I think about those reels sitting in Buenos Aires for eighty years. I think about what else we have lost, what other films are gone because a projector ran too hot or a storage room flooded. The history of cinema is also the history of its disappearances — a history I have explored elsewhere in full when writing about the lost world of nitrate film.

What the City Left Behind

The films that divide people are usually the ones that matter. The films that please everyone, that resolve cleanly, that send audiences home satisfied — those are entertainments, and there is nothing wrong with them. But the films that generate argument, that are called brilliant and foolish in the same breath, that refuse to sit still — those do something to the culture that lasts longer than any review.

Metropolis was attacked for being too expensive, too long, too politically naive, too visually overwhelming. It was cut apart by distributors who thought they knew better. It was nearly lost entirely. It came back from the dead, literally, on reels found in the southern hemisphere eighty years after it was made.

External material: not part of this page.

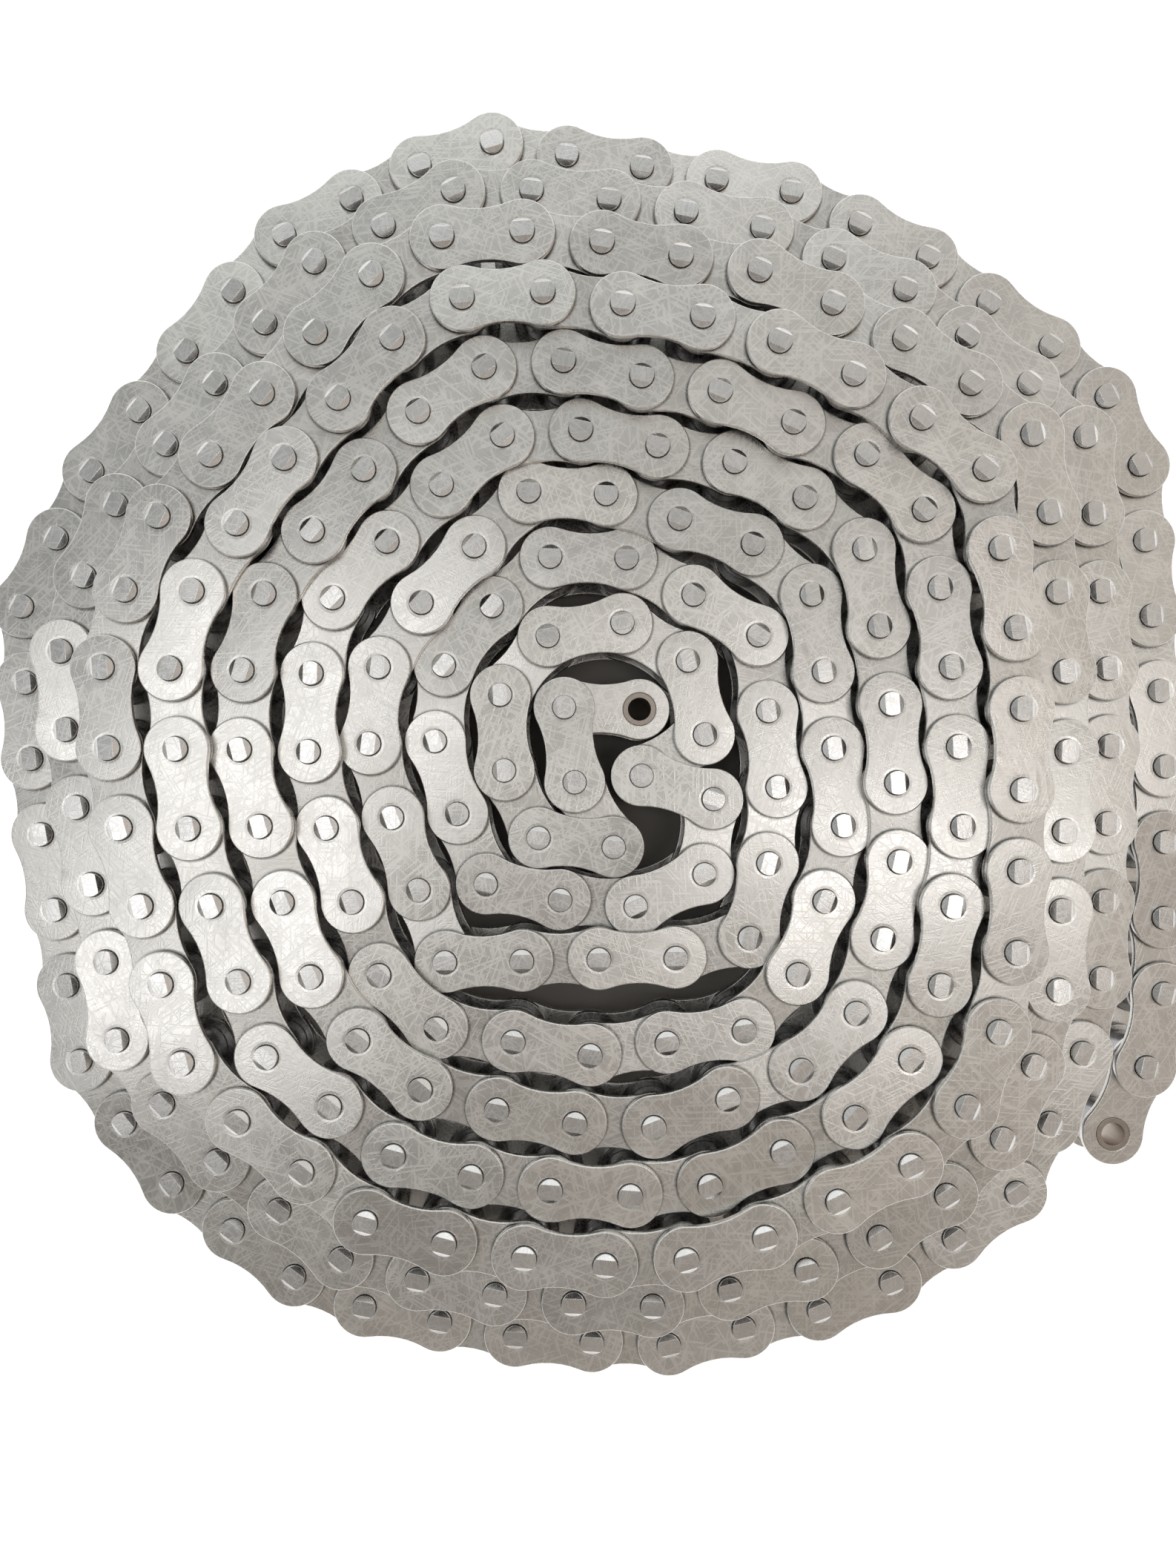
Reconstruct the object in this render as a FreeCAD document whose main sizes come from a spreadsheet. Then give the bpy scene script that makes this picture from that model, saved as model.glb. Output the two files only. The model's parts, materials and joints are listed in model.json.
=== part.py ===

And it is still here. Every science fiction film made after 1927 carries some piece of it. Every tiered dystopia, every robot with a human face, every story of a man from the upper world who descends and sees how the other half lives — all of it begins somewhere in Babelsberg, with Fritz Lang pointing a camera at a city he built from wood and paint and obsession.

I ran that print the last time sometime in the 1950s, in a small theatre that no longer exists, for an audience of perhaps thirty people who sat very quietly through the whole thing.

The city is still there when I close my eyes. It always will be.